Commentary by Eoin Treacy

ECB's Failure to Communicate Frustrates Markets

This note from Bloomberg may of interest to subscribers.

Frankfurt, we have a communication problem. And that could feed into a growing ECB credibility issue –- even as European bond markets are shrugging off details of today’s confab.

Markets crave clarity on pandemic bond buying, and instead are getting ambiguity. Madame Lagarde again warned against reading too much into weekly PEPP purchases. They are not the most relevant -- what matters more are the monthly numbers, she said, and accounting for redemptions, those reveal that “significant” increase pledged in March. They have “readily implemented” that ramp up as of March 16 -- and are continuing to do so clearly and without any wavering, according to Lagarde.

Except the data suggests otherwise looking at the recent run-rate. There is no “normal” pace of bond purchases given the need for flexibility and the ongoing pledge to preserve favorable financing conditions -- no wonder ECB-watchers are exasperated. Sure, risks to the outlook remain balanced in the medium-term and Europe remains an “economy on crutches” -– but so much for any clarity on the semantics around “significant” and what exactly front-loading means.

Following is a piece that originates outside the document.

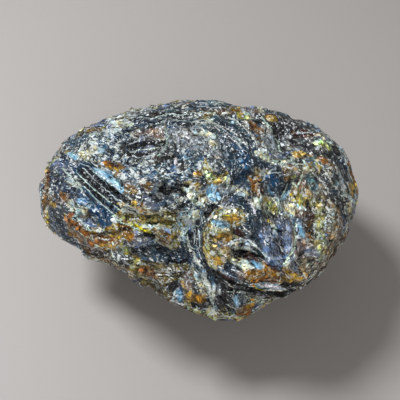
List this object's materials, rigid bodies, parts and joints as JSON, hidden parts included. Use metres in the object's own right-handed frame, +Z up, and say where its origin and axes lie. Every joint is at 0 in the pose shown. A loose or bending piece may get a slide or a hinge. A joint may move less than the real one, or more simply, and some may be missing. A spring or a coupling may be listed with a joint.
{
  "type": "raw amber lump",
  "caption": "Rough natural lump of dark amber with chipped faces, worn corners and a flat break that it rests on.",
  "frame": {"origin": "middle of the lump's box in X and Y, on the surface it rests on", "axes": "+Z up off the flat break, +X along the length, -Y towards the side with the overhanging lip"},
  "size_m": [0.113, 0.0932, 0.0602],
  "materials": {
    "amber": "dark glassy fossil resin with pale powdery chipped edges and see-through olive, yellow and orange-red windows"
  },
  "bodies": {
    "root": {"amber_lump": "amber"}
  },
  "joints": []
}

At least Lagarde confirmed that policy won’t be in tandem with the Fed. That much seemed obvious. As for significant PEPP purchases, guidance remains a case of constructive ambiguity -- let’s wait for those monthly numbers, and maybe more excitement in June.

Eoin Treacy's view -

The ECB has opted to talk their way through providing assistance rather than actually doing it. That’s the only signal we can gain from their unwillingness to put numbers of the purchases they are willing to make while at the same time saying they will be as large as needed.